### Instructions to follow
For the material that follows, return exactly the lines from the one with "Reconstruct the object" through the one with "from math import radians, tan", both ends included.
┌────────
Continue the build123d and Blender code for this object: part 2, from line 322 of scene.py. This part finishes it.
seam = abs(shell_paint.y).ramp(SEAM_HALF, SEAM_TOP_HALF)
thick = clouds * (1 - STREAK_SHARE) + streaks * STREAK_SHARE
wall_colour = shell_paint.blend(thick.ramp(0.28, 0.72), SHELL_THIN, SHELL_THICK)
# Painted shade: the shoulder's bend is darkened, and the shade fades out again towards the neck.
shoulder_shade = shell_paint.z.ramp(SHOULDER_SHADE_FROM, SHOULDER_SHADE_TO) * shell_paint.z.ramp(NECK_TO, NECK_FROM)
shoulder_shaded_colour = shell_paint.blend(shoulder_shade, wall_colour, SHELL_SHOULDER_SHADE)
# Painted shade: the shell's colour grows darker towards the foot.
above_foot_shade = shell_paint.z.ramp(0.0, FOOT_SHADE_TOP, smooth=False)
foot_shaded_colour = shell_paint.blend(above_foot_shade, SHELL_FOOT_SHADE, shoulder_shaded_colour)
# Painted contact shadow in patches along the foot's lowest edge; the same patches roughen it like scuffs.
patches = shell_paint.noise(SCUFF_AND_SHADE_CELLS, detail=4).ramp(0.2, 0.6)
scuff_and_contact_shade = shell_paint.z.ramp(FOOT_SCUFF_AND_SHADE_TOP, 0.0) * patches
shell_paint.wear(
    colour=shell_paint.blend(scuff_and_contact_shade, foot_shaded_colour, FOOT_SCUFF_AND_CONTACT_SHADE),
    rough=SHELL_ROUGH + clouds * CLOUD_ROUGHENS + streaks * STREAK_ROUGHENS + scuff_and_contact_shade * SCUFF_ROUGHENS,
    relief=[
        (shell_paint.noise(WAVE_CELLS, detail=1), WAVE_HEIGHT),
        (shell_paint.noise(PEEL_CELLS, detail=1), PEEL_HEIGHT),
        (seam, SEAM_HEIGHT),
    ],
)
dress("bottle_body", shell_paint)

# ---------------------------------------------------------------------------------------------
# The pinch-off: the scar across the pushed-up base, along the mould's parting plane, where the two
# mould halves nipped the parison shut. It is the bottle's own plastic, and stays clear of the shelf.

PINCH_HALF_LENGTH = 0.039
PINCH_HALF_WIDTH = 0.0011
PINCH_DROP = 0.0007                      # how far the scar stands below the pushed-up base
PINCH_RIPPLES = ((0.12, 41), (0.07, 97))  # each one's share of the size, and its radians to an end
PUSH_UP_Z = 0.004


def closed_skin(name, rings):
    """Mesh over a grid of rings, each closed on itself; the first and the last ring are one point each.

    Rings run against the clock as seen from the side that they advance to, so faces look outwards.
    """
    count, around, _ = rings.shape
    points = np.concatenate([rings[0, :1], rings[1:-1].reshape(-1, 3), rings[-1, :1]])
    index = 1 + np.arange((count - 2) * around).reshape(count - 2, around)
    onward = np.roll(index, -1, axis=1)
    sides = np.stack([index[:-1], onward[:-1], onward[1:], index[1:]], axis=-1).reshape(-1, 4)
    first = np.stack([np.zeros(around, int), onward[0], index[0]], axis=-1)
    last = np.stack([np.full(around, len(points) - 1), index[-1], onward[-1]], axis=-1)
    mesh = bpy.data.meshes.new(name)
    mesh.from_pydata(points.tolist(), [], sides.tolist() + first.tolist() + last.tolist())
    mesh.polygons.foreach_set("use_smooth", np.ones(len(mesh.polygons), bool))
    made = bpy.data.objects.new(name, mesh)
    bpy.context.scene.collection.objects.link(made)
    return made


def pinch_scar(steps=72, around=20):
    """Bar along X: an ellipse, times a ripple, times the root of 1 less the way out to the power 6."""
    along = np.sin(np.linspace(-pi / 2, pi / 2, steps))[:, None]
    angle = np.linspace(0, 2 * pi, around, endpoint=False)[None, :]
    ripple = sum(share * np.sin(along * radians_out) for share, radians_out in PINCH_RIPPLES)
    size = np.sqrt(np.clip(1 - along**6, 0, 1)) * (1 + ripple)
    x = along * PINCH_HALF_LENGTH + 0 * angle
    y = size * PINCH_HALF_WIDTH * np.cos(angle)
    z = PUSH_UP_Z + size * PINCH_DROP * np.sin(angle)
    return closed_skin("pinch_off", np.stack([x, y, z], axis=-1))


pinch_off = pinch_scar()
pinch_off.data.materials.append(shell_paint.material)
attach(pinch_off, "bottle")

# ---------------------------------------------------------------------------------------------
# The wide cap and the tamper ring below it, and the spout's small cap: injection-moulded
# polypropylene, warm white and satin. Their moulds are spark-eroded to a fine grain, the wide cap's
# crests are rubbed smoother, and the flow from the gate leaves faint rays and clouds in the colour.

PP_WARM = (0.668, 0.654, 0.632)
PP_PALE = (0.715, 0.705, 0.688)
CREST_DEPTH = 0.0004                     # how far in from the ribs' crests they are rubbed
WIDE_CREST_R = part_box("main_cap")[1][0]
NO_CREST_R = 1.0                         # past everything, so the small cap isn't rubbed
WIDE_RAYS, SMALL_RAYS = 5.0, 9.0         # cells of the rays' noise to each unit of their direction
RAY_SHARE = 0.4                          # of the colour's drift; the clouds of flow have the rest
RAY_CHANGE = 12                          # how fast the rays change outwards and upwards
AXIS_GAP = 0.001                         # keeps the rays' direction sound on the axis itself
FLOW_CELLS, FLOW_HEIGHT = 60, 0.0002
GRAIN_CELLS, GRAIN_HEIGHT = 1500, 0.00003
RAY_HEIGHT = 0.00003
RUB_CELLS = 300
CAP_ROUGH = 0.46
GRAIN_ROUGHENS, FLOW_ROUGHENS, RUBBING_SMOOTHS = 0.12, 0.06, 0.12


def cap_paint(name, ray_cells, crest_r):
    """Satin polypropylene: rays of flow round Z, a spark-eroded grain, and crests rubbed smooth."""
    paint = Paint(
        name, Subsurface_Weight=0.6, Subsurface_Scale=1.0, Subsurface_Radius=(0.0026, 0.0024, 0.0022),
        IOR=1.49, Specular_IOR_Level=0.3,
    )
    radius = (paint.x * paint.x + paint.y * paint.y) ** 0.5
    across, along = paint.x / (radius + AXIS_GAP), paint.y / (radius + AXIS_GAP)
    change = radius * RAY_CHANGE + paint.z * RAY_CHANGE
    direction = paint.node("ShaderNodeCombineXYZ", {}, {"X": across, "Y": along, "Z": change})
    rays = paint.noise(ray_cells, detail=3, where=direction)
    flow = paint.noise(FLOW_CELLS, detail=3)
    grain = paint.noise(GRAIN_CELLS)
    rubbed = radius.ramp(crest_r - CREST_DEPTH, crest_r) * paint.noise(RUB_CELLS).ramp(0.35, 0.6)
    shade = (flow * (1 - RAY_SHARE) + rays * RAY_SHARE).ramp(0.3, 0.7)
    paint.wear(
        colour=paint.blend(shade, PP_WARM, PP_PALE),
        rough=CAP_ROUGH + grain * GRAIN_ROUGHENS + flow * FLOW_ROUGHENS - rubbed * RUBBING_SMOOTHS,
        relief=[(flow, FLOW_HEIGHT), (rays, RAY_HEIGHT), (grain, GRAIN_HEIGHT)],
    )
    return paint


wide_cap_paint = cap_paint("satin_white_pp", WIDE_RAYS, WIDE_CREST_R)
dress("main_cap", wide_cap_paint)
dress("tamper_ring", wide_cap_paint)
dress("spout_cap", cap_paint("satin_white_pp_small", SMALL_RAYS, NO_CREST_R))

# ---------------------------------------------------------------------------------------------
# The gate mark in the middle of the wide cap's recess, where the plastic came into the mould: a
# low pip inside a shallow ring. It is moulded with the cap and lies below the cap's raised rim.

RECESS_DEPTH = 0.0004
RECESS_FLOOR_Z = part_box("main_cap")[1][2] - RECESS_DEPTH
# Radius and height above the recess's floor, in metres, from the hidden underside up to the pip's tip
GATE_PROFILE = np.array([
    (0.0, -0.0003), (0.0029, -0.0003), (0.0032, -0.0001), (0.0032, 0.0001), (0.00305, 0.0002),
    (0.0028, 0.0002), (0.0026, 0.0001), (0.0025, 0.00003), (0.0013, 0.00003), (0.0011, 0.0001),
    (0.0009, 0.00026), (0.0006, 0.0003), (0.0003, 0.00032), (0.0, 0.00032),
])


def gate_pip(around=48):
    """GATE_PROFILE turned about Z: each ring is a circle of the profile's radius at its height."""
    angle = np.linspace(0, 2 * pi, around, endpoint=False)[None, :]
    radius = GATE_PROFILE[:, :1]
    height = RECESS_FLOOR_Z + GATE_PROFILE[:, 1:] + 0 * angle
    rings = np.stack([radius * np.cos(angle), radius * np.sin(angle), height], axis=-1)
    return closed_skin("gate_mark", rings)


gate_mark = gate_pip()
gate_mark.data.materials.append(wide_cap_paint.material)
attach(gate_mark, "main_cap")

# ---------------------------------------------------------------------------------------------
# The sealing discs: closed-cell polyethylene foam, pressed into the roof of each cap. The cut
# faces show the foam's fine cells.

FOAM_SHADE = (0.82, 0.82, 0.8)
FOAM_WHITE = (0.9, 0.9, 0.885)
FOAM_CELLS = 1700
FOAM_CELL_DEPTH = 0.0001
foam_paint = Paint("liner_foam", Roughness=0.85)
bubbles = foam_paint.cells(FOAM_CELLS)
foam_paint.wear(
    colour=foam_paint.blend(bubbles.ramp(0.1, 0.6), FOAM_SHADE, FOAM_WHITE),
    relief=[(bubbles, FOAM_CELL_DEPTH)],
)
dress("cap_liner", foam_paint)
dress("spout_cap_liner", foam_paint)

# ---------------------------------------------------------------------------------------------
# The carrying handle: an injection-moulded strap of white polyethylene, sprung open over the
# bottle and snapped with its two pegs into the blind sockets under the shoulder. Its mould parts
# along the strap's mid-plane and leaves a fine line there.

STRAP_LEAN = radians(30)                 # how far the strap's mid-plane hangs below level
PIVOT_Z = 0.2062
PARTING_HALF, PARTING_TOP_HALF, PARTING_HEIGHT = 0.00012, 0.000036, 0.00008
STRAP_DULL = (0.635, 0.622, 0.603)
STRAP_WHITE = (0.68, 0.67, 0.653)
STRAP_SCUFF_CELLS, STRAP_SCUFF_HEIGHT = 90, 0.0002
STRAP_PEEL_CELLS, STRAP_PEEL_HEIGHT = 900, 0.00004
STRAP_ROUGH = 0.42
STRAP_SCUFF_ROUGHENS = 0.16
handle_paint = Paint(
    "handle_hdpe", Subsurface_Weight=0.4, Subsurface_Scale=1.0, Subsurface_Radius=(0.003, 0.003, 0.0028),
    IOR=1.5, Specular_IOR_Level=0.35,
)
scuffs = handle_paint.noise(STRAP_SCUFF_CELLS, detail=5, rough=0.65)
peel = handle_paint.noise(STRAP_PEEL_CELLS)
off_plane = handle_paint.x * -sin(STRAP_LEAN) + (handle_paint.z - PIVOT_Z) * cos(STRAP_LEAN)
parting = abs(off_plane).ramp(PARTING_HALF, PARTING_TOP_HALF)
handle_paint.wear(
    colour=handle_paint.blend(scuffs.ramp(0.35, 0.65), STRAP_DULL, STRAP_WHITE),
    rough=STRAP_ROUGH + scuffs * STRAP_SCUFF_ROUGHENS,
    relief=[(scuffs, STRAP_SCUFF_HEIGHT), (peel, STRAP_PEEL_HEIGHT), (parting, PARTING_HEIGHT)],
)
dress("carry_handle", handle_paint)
└────────
┌────────
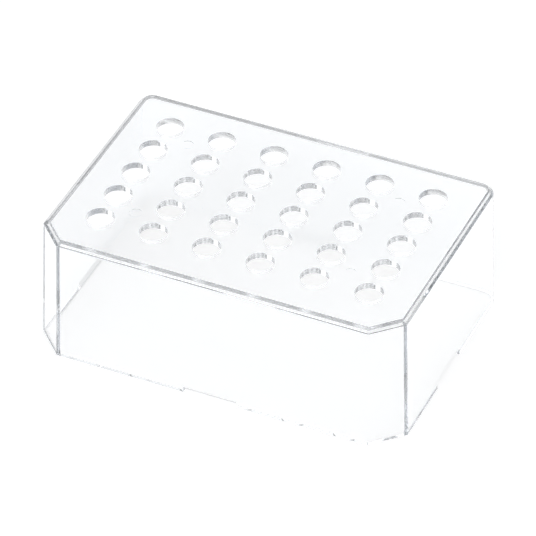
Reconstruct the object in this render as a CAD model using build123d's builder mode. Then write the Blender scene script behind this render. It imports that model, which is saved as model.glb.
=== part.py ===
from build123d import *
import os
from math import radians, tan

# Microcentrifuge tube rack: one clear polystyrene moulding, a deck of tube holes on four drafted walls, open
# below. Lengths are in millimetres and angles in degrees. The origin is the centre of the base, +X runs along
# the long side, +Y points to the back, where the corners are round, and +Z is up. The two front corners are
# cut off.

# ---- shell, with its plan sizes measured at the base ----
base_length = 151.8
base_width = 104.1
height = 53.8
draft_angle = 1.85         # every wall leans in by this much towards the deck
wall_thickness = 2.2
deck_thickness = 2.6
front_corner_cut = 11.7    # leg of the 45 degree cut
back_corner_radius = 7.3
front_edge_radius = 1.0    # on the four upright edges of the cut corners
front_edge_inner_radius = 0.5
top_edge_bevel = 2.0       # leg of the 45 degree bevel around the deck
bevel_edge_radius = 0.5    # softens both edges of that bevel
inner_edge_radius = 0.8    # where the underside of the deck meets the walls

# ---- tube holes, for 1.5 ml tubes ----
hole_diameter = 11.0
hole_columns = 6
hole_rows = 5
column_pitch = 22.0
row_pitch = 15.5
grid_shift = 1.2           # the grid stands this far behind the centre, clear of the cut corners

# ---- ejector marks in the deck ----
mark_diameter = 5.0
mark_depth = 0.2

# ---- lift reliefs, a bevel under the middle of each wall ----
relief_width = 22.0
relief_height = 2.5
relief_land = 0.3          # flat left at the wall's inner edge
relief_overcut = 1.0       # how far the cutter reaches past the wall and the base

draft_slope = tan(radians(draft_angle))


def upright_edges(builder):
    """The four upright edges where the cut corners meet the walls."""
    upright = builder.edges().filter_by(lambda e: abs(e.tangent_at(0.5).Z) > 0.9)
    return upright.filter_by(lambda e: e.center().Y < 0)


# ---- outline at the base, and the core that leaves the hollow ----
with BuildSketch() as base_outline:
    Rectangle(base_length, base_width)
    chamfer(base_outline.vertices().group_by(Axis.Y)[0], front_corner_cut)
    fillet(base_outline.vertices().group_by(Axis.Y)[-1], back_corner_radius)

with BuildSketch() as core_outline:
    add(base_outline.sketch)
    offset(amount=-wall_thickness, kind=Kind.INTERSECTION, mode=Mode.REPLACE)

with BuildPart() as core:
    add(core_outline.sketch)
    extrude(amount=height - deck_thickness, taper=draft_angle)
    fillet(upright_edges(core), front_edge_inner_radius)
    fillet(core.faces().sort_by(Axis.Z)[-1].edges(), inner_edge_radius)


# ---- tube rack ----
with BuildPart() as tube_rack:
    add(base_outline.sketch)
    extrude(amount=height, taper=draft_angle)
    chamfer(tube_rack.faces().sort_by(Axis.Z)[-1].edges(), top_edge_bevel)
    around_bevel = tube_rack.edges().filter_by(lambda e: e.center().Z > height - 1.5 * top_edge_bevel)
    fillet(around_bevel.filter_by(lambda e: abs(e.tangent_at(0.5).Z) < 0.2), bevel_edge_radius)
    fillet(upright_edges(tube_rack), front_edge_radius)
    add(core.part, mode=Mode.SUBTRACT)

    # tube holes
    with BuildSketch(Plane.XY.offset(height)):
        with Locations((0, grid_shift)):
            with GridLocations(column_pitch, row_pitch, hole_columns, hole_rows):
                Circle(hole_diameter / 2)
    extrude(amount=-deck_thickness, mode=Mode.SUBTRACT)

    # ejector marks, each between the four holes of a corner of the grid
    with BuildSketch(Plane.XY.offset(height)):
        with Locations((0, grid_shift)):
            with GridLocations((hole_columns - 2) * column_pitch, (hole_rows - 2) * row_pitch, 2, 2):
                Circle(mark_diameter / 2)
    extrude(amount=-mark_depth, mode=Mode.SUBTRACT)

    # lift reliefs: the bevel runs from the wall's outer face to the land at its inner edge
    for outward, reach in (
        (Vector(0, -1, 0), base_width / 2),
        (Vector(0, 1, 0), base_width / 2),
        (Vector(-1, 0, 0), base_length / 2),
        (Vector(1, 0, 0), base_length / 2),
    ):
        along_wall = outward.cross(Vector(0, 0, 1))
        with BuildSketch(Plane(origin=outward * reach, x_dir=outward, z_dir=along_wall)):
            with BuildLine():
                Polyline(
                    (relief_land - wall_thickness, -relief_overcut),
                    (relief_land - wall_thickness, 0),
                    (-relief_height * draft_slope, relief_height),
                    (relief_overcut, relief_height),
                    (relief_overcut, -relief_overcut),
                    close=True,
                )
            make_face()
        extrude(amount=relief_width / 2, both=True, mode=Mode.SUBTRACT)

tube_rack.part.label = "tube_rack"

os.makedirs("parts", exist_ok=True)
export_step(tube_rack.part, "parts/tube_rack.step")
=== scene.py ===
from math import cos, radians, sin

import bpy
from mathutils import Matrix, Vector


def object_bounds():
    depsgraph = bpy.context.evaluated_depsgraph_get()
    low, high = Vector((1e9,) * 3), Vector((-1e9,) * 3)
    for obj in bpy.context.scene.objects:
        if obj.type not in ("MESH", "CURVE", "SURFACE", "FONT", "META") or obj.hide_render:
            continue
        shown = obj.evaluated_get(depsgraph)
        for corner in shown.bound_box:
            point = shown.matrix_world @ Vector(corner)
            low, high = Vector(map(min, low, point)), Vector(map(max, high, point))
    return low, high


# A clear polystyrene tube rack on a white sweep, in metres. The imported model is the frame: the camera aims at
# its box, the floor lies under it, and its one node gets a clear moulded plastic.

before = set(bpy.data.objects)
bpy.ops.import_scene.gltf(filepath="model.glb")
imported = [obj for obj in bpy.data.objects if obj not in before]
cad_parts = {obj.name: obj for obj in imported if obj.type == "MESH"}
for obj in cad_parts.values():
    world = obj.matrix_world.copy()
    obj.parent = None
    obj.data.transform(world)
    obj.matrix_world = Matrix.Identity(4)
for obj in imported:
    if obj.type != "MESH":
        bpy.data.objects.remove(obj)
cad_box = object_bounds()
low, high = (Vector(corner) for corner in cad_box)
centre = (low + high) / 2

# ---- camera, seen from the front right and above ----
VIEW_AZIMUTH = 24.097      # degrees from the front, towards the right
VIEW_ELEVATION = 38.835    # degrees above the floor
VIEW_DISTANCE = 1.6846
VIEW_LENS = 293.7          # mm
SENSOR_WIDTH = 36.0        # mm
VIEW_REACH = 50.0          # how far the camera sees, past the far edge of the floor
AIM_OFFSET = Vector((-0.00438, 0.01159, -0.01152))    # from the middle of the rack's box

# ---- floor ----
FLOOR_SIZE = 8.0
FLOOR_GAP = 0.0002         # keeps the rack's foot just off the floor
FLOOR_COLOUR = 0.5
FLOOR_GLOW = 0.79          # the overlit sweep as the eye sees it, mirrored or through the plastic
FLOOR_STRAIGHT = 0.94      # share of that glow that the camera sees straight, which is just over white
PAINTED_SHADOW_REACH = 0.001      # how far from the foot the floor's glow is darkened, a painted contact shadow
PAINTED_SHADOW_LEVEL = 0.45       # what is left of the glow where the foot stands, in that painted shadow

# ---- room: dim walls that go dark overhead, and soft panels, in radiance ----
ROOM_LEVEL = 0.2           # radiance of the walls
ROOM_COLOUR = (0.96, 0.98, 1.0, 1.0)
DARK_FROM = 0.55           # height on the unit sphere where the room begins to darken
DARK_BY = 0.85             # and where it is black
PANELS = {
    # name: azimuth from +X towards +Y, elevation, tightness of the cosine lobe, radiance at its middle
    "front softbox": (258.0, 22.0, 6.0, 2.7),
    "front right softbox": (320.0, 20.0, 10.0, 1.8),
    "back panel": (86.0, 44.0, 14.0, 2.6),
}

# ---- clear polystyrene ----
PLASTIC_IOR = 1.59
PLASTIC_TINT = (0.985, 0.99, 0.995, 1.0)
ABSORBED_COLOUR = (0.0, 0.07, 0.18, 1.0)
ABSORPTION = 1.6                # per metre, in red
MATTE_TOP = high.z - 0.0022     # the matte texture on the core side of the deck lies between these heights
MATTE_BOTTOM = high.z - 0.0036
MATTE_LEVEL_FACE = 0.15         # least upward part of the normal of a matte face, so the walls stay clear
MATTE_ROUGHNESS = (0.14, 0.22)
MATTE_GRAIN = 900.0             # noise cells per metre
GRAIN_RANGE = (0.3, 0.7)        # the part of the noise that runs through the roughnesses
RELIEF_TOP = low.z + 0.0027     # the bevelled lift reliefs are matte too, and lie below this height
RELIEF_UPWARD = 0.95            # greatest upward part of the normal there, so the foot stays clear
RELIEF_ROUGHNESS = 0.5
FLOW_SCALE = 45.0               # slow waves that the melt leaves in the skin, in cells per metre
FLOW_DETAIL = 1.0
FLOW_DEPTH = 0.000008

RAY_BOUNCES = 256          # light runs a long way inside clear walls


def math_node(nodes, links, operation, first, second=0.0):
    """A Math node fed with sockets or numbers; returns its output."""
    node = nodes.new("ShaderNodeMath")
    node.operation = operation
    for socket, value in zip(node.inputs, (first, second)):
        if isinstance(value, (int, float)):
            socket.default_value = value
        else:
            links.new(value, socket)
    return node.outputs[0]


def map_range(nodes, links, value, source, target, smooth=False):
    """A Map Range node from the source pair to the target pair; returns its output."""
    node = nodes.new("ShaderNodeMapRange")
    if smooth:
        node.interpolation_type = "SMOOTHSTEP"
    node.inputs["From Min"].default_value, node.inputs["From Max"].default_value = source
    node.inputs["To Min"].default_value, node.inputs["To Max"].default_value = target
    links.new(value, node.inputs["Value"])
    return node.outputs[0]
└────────
### Response to this exercise
Reconstruct the object in this render as a CAD model using build123d's builder mode. Then write the Blender scene script behind this render. It imports that model, which is saved as model.glb.
=== part.py ===
from build123d import *
import os
from math import radians, tan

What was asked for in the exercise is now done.